Given the model of psychopath as profession, at what ages does psychopathy start and stop? Can we see the traits of psychopathy in juveniles and senior citizens?

These questions are valid because the traits run in families. To know someone, look at the family members of all ages. If you are in a relationship with someone, you are in one with his parents, siblings, and cousins.

They are also important because Mallory often has children. If psychopaths make up 4% of the population, then 8% of families have a psychopathic parent. Half of Mallory’s children become like him, on average. I’ve explained my hypothesis that adult psychopathy needs an incubating environment to differentiate.

This means that if we can recognize the traits in the parent, and in the children, we can intervene. I’ll explore the ifs and hows of this in more detail in Escape from Jonestown. Let’s say you are in a position to do something. Your main question is, "is this child growing up to be Mallory?"

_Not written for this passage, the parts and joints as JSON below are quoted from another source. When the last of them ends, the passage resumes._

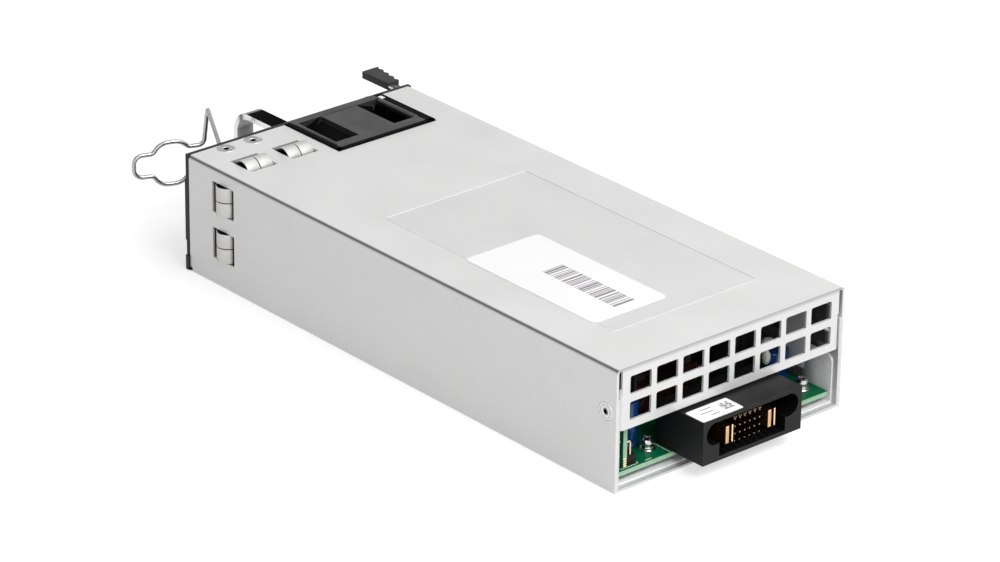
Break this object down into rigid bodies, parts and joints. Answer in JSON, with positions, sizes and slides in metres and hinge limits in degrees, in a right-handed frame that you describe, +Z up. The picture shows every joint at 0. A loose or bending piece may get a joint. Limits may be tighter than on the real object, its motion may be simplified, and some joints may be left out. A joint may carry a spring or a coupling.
{
  "type": "hot swap server power supply",
  "caption": "Slim rack power module: folded steel casing with rear grille and board connector, cooling fan, cord inlet with wire bail, pull handle and pressed side latch.",
  "frame": {"origin": "middle of the casing's bottom face", "axes": "+X across the casing towards the cord inlet's side, +Y from the front panel to the output connector, +Z up"},
  "size_m": [0.0961, 0.2548, 0.0417],
  "materials": {
    "cover_steel": "plated, satin",
    "tray_steel": "plated, satin",
    "black_paint": "matt",
    "rivet_steel": "plated",
    "bright_nickel": "bright",
    "clear_film": "milky",
    "board_green": "solder resist",
    "zinc_steel": "zinc plated",
    "black_moulding": "moulded",
    "gold_plate": "gold plated",
    "fan_plastic": "moulded",
    "shaft_steel": "ground",
    "copper_coil": "enamelled copper",
    "bail_steel": "bright wire",
    "handle_steel": "polished",
    "grip_plastic": "moulded",
    "light_plastic": "clear",
    "blue_sleeve": "sleeve",
    "black_sleeve": "sleeve",
    "ferrite": "ferrite",
    "yellow_core": "coated powder core",
    "tape_yellow": "tape",
    "sink_aluminium": "plain",
    "white_box": "moulded",
    "fuse_ceramic": "plain"
  },
  "bodies": {
    "casing": {"top_cover": "cover_steel", "base_tray": "tray_steel", "front_panel": "black_paint", "cover_rivets": "rivet_steel", "emi_fingers_top": "bright_nickel", "emi_fingers_left": "bright_nickel", "emi_fingers_right": "bright_nickel", "insulator_tray": "clear_film", "main_board": "board_green", "board_posts": "zinc_steel", "flat_washers": "zinc_steel", "lock_washers": "zinc_steel", "board_screws": "zinc_steel", "output_connector": "black_moulding", "power_blades": "gold_plate", "signal_pins": "gold_plate", "fan_frame": "fan_plastic", "fan_bearings": "shaft_steel", "fan_stator": "copper_coil", "fan_screws": "zinc_steel", "inlet_housing": "black_moulding", "inlet_contacts": "gold_plate", "pull_handle": "handle_steel", "handle_rivets": "rivet_steel", "latch_pivot": "zinc_steel", "status_light": "light_plastic", "control_card": "board_green", "card_header": "black_moulding", "header_pins": "gold_plate", "filter_capacitor": "blue_sleeve", "output_capacitors": "blue_sleeve", "bulk_capacitors": "black_sleeve", "output_choke_core": "yellow_core", "output_choke_winding": "copper_coil", "boost_choke_core": "ferrite", "boost_choke_winding": "copper_coil", "filter_choke_core": "ferrite", "filter_choke_winding": "copper_coil", "transformer_core": "ferrite", "transformer_winding": "tape_yellow", "output_heatsink": "sink_aluminium", "primary_heatsink": "sink_aluminium", "power_transistors": "black_moulding", "inrush_relay": "black_moulding", "film_capacitors": "white_box", "line_fuse": "fuse_ceramic", "bridge_rectifier": "black_moulding", "moulded_choke": "black_moulding"},
    "rotor": {"fan_rotor": "fan_plastic", "fan_shaft": "shaft_steel"},
    "bail": {"cord_bail": "bail_steel"},
    "latch": {"latch_lever": "tray_steel", "latch_grip": "grip_plastic"}
  },
  "joints": [
    {"name": "fan_spin", "type": "hinge", "parent": "casing", "child": "rotor", "pos_m": [-0.01325, -0.0895, 0.02065], "axis": [0, 1, 0], "continuous": true},
    {"name": "bail_swing", "type": "hinge", "parent": "casing", "child": "bail", "pos_m": [0.0308, -0.1046, 0.02], "axis": [0, 0, 1], "range_deg": [-10, 90]},
    {"name": "latch_press", "type": "hinge", "parent": "casing", "child": "latch", "pos_m": [-0.0398, -0.08, 0.038], "axis": [0, 0, 1], "range_deg": [0, 13], "stiffness_Nm_per_rad": 0.4, "springref_deg": -2.86}
  ]
}
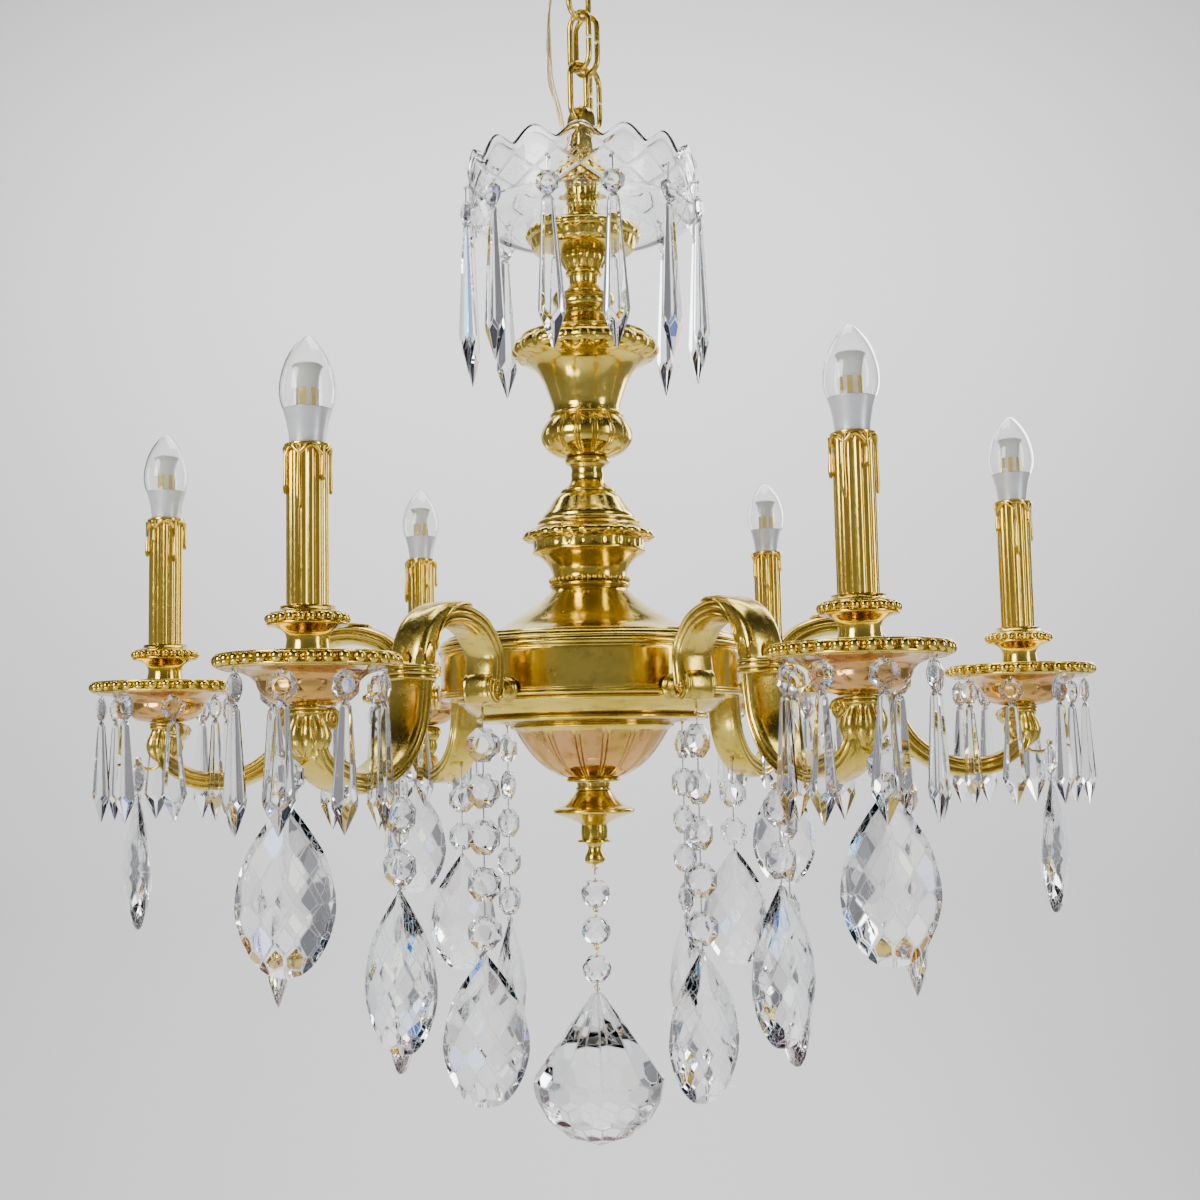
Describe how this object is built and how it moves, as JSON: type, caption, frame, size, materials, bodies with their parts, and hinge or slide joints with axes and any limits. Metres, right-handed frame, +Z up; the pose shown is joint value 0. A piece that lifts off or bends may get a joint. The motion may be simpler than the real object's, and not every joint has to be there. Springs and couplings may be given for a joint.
{
  "type": "chandelier",
  "caption": "Brass chandelier with scroll arms, candle bulbs over beaded drip pans, a glass crown and cut crystal drops, hung by a chain from a canopy.",
  "frame": {"origin": "centre of the hook plate's top face, which meets the ceiling", "axes": "+Z up, out of the ceiling face; +X along the first arm; the arms stand every 60 degrees about Z"},
  "size_m": [0.817, 0.7222, 1.041],
  "materials": {
    "brass": "polished",
    "gilt_sleeve": "satin gilt",
    "steel": "zinc plated",
    "crystal": "cut and polished",
    "bulb_glass": "clear",
    "clear_flex": "clear over tinned copper",
    "holder_plastic": "moulded"
  },
  "bodies": {
    "ceiling": {"hook_plate": "steel", "canopy": "brass"},
    "link_upper": {"chain_link_upper": "brass"},
    "link_middle": {"chain_link_middle": "brass"},
    "link_lower": {"chain_link_lower": "brass"},
    "fixture": {"supply_flex": "clear_flex", "hanging_loop": "brass", "tie_rod": "steel", "crown_cap": "brass", "glass_crown": "crystal", "upper_stem": "brass", "vase": "brass", "middle_stem": "brass", "hub_cover": "brass", "hub_drum": "brass", "hub_bowl": "brass", "finial": "brass", "arm_1": "brass", "drip_pan_1": "brass", "candle_cup_1": "brass", "lampholder_1": "holder_plastic", "candle_sleeve_1": "gilt_sleeve", "arm_2": "brass", "drip_pan_2": "brass", "candle_cup_2": "brass", "lampholder_2": "holder_plastic", "candle_sleeve_2": "gilt_sleeve", "arm_3": "brass", "drip_pan_3": "brass", "candle_cup_3": "brass", "lampholder_3": "holder_plastic", "candle_sleeve_3": "gilt_sleeve", "arm_4": "brass", "drip_pan_4": "brass", "candle_cup_4": "brass", "lampholder_4": "holder_plastic", "candle_sleeve_4": "gilt_sleeve", "arm_5": "brass", "drip_pan_5": "brass", "candle_cup_5": "brass", "lampholder_5": "holder_plastic", "candle_sleeve_5": "gilt_sleeve", "arm_6": "brass", "drip_pan_6": "brass", "candle_cup_6": "brass", "lampholder_6": "holder_plastic", "candle_sleeve_6": "gilt_sleeve"},
    "ball_pendant": {"ball_pendant": "crystal"},
    "bulb_1": {"bulb_1": "bulb_glass"},
    "bulb_2": {"bulb_2": "bulb_glass"},
    "bulb_3": {"bulb_3": "bulb_glass"},
    "bulb_4": {"bulb_4": "bulb_glass"},
    "bulb_5": {"bulb_5": "bulb_glass"},
    "bulb_6": {"bulb_6": "bulb_glass"},
    "inner_pendant_1": {"inner_pendant_1": "crystal"},
    "inner_pendant_2": {"inner_pendant_2": "crystal"},
    "inner_pendant_3": {"inner_pendant_3": "crystal"},
    "inner_pendant_4": {"inner_pendant_4": "crystal"},
    "inner_pendant_5": {"inner_pendant_5": "crystal"},
    "inner_pendant_6": {"inner_pendant_6": "crystal"}
  },
  "joints": [
    {"name": "chain_hook_swing", "type": "hinge", "parent": "ceiling", "child": "link_upper", "pos_m": [0, 0, -0.0647], "axis": [0.7071, -0.7071, 0], "range_deg": [-12, 12], "deforming": ["supply_flex"]},
    {"name": "upper_link_swing", "type": "hinge", "parent": "link_upper", "child": "link_middle", "pos_m": [0, 0, -0.1104], "axis": [0.7071, 0.7071, 0], "range_deg": [-12, 12]},
    {"name": "middle_link_swing", "type": "hinge", "parent": "link_middle", "child": "link_lower", "pos_m": [0, 0, -0.1561], "axis": [0.7071, -0.7071, 0], "range_deg": [-12, 12]},
    {"name": "fixture_swing", "type": "hinge", "parent": "link_lower", "child": "fixture", "pos_m": [0, 0, -0.2018], "axis": [0.7071, 0.7071, 0], "range_deg": [-12, 12]},
    {"name": "bulb_1_unscrew", "type": "hinge", "parent": "fixture", "child": "bulb_1", "pos_m": [0.35, 0, -0.5], "axis": [0, 0, 1], "continuous": true},
    {"name": "bulb_2_unscrew", "type": "hinge", "parent": "fixture", "child": "bulb_2", "pos_m": [0.175, 0.30311, -0.5], "axis": [0, 0, 1], "continuous": true},
    {"name": "bulb_3_unscrew", "type": "hinge", "parent": "fixture", "child": "bulb_3", "pos_m": [-0.175, 0.30311, -0.5], "axis": [0, 0, 1], "continuous": true},
    {"name": "bulb_4_unscrew", "type": "hinge", "parent": "fixture", "child": "bulb_4", "pos_m": [-0.35, 0, -0.5], "axis": [0, 0, 1], "continuous": true},
    {"name": "bulb_5_unscrew", "type": "hinge", "parent": "fixture", "child": "bulb_5", "pos_m": [-0.175, -0.30311, -0.5], "axis": [0, 0, 1], "continuous": true},
    {"name": "bulb_6_unscrew", "type": "hinge", "parent": "fixture", "child": "bulb_6", "pos_m": [0.175, -0.30311, -0.5], "axis": [0, 0, 1], "continuous": true},
    {"name": "inner_pendant_1_swing", "type": "hinge", "parent": "fixture", "child": "inner_pendant_1", "pos_m": [0.157, 0, -0.703], "axis": [0, 1, 0], "range_deg": [-20, 6]},
    {"name": "inner_pendant_2_swing", "type": "hinge", "parent": "fixture", "child": "inner_pendant_2", "pos_m": [0.0785, 0.13597, -0.703], "axis": [-0.866, 0.5, 0], "range_deg": [-20, 6]},
    {"name": "inner_pendant_3_swing", "type": "hinge", "parent": "fixture", "child": "inner_pendant_3", "pos_m": [-0.0785, 0.13597, -0.703], "axis": [-0.866, -0.5, 0], "range_deg": [-20, 6]},
    {"name": "inner_pendant_4_swing", "type": "hinge", "parent": "fixture", "child": "inner_pendant_4", "pos_m": [-0.157, 0, -0.703], "axis": [0, -1, 0], "range_deg": [-20, 6]},
    {"name": "inner_pendant_5_swing", "type": "hinge", "parent": "fixture", "child": "inner_pendant_5", "pos_m": [-0.0785, -0.13597, -0.703], "axis": [0.866, -0.5, 0], "range_deg": [-20, 6]},
    {"name": "inner_pendant_6_swing", "type": "hinge", "parent": "fixture", "child": "inner_pendant_6", "pos_m": [0.0785, -0.13597, -0.703], "axis": [0.866, 0.5, 0], "range_deg": [-20, 6]},
    {"name": "ball_pendant_swing", "type": "hinge", "parent": "fixture", "child": "ball_pendant", "pos_m": [0, 0, -0.824], "axis": [0, 1, 0], "range_deg": [-10, 10]}
  ]
}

The traits of psychopathy in children are well studied. Yet the focus is on aggression. For instance, Dr. David Rettew in his talk "Sociopathic Behavior in Children"[77], refers to "aggression" 36 times. In effect he equates aggression with psychopathy. For sure, some psychopaths are aggressive and violent. Yet it is not a defining trait.

The bulk of successful psychopaths are rarely violent. Their aggression lives under the surface. They rarely punch or kick. They smile, and they whisper. Only when they feel violence is more effective, when they have no other options, will they use it. And even then, they will use verbal and emotional violence first. Above all, a psychopath’s violence is pragmatic and targeted.

I’d expect young Mallory to show a sharp learning curve in hiding his predatory nature. I’d expect to see him learn to make others admire him. I’d expect him to practice on smaller, weaker children, when no adult was watching. I’d expect his teachers to adore him and praise him.